When a whimpering lamb is ritualistically silenced as a prelude to a dinner party, it's clear the gathering isn't going to be your garden-variety schmooze-and-booze fest. Peter Sinn Nachtrieb's savagely funny comedy is a shocker, but the amazing thing about this San Francisco–bred work is how the playwright elicits a cockeyed sort of empathy for the flipped-out characters who inhabit this unnerving dramatic universe, which combines the verbal savagery of vintage Edward Albee with the visceral brutality of Sarah Kane. In director Dámaso Rodriguez's sidesplitting yet thought-provoking L.A premiere, the distinctive voice of a trailblazing playwright strongly resonates.
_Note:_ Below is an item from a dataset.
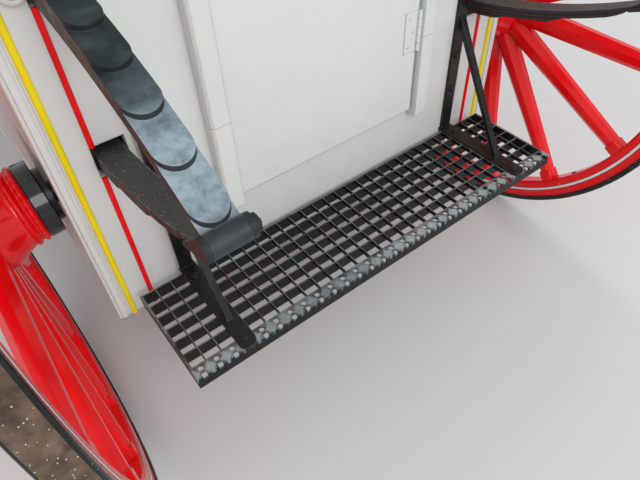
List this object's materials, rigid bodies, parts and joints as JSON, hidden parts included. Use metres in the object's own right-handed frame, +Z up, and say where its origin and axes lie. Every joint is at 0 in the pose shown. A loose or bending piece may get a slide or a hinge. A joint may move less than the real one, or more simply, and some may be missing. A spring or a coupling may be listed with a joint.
{
  "type": "ice cream cart",
  "caption": "Horse-drawn style ice cream cart: spoked wheels on elliptic springs, steered front axle with drawbar, vendor's well with rear door and step, lidded tubs, canopy.",
  "frame": {"origin": "on the ground, under the middle of the cart's overall length and width", "axes": "+Y the way the cart is towed, +X to its right, +Z up"},
  "size_m": [1.5972, 4.3471, 2.5498],
  "materials": {
    "white": "gloss paint",
    "white_wood": "gloss paint on wood",
    "red": "gloss paint",
    "yellow": "gloss paint",
    "black_iron": "black paint, worn",
    "spring_steel": "blackened, worn",
    "tyre_iron": "worn iron",
    "floor_wood": "varnished",
    "steel_tub": "satin",
    "roof_paint": "painted canvas over boards"
  },
  "bodies": {
    "cart": {"rear_wall": "white", "rear_stiles": "white_wood", "rear_quarters": "white", "beads_red": "red", "beads_yellow": "yellow", "side_walls": "white", "spring_boxes": "white", "floor": "floor_wood", "underframe": "red", "bulkhead": "white", "bow_sides": "white", "bow_floor": "floor_wood", "bow_front": "white", "counter": "steel_tub", "tubs": "steel_tub", "lid_hinge_ears": "steel_tub", "capping": "white_wood", "board_hinges": "white", "step_tread": "black_iron", "step_irons": "black_iron", "rear_springs_lower": "spring_steel", "rear_springs_upper": "spring_steel", "rear_axle": "black_iron", "rear_axle_arms": "black_iron", "rear_axle_collars": "black_iron", "spring_brackets": "black_iron", "turntable_upper": "black_iron", "posts": "red", "roof_rails": "white_wood", "roof": "roof_paint", "valance": "red"},
    "rear_door": {"rear_door": "white", "door_hinges": "white"},
    "lid_left": {"lid_left": "steel_tub"},
    "lid_right": {"lid_right": "steel_tub"},
    "fore_carriage": {"fore_carriage_bed": "red", "front_springs_lower": "spring_steel", "front_springs_upper": "spring_steel", "front_axle": "black_iron"},
    "drawbar": {"drawbar": "red", "tow_eye": "black_iron"},
    "wheel_rear_left": {"wheel_rear_left_hub": "red", "wheel_rear_left_spokes": "red", "wheel_rear_left_felloes": "red", "wheel_rear_left_tyre": "tyre_iron"},
    "wheel_rear_right": {"wheel_rear_right_hub": "red", "wheel_rear_right_spokes": "red", "wheel_rear_right_felloes": "red", "wheel_rear_right_tyre": "tyre_iron"},
    "wheel_front_left": {"wheel_front_left_hub": "red", "wheel_front_left_spokes": "red", "wheel_front_left_felloes": "red", "wheel_front_left_tyre": "tyre_iron"},
    "wheel_front_right": {"wheel_front_right_hub": "red", "wheel_front_right_spokes": "red", "wheel_front_right_felloes": "red", "wheel_front_right_tyre": "tyre_iron"}
  },
  "joints": [
    {"name": "wheel_rear_left_spin", "type": "hinge", "parent": "cart", "child": "wheel_rear_left", "pos_m": [-0.692, -1.58856, 0.58544], "axis": [0.9981, 0, 0.061], "continuous": true},
    {"name": "wheel_rear_right_spin", "type": "hinge", "parent": "cart", "child": "wheel_rear_right", "pos_m": [0.692, -1.58856, 0.58544], "axis": [0.9981, 0, -0.061], "continuous": true},
    {"name": "wheel_front_left_spin", "type": "hinge", "parent": "fore_carriage", "child": "wheel_front_left", "pos_m": [-0.6, 0.36144, 0.3908], "axis": [0.9981, 0, 0.061], "continuous": true},
    {"name": "wheel_front_right_spin", "type": "hinge", "parent": "fore_carriage", "child": "wheel_front_right", "pos_m": [0.6, 0.36144, 0.3908], "axis": [0.9981, 0, -0.061], "continuous": true},
    {"name": "steering", "type": "hinge", "parent": "cart", "child": "fore_carriage", "pos_m": [0, 0.36144, 0.8], "axis": [0, 0, 1], "range_deg": [-60, 60]},
    {"name": "drawbar_lift", "type": "hinge", "parent": "fore_carriage", "child": "drawbar", "pos_m": [0, 0.79144, 0.72], "axis": [1, 0, 0], "range_deg": [0, 50]},
    {"name": "rear_door_swing", "type": "hinge", "parent": "cart", "child": "rear_door", "pos_m": [0.2337, -1.73956, 0.951], "axis": [0, 0, 1], "range_deg": [0, 105]},
    {"name": "lid_left_lift", "type": "hinge", "parent": "cart", "child": "lid_left", "pos_m": [-0.235, 0.09644, 1.39], "axis": [-1, 0, 0], "range_deg": [0, 95]},
    {"name": "lid_right_lift", "type": "hinge", "parent": "cart", "child": "lid_right", "pos_m": [0.235, 0.09644, 1.39], "axis": [-1, 0, 0], "range_deg": [0, 95]}
  ]
}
Nachtrieb explores the thin line between civilized behavior and animalistic demeanor that exists in humans, giving us a harrowing glimpse at the results of people crossing this boundary when they're backed into an emotional corner. Neanderthal male Richard (Doug Newell) not only believes freshly slaughtered animal flesh is required to make the anniversary party for his friends a success; he has additional surprises on the agenda -- including the determination to "spread his seed" among the guests. This makes him a good match for the self-centered and duplicitous Wendy (Vonessa Martin), who arrives with her mild-mannered geek of a husband, Tom (Steven Schub). Tom's kindred spirit is Richard's suppressed wife, Pam (Sara Hennessy), whose defense mechanism against the cruelty of Richard and Wendy is to pretend it doesn't exist. Acts of desperation lead to electrifying developments and an amazing denouement.

The tight ensemble tackles the difficult material with intelligence and skill. The actors demonstrate terrific physical dexterity in fight scenes, masterfully choreographed by Brian Danner. Newell pulls out all stops to convey Richard's sociopathic leanings in a performance of impeccable insight. Hennessy's shrinking-violet housewife is a wonderfully detailed combination of nervous tics and subtle facial expressions denoting Pam's repressed despair. Martin nails the arrogance and selfishness behind Wendy's fake niceties. Schub triumphs as a tragicomic nebbish struggling to rebel against bullies.

Design elements are likewise first-rate. This marvelous production is a fitting kickoff to Furious Theatre's graduation from Actors Equity's 99-Seat Plan to a Letter of Agreement arrangement, now offering substantially increased pay for its deserving actors.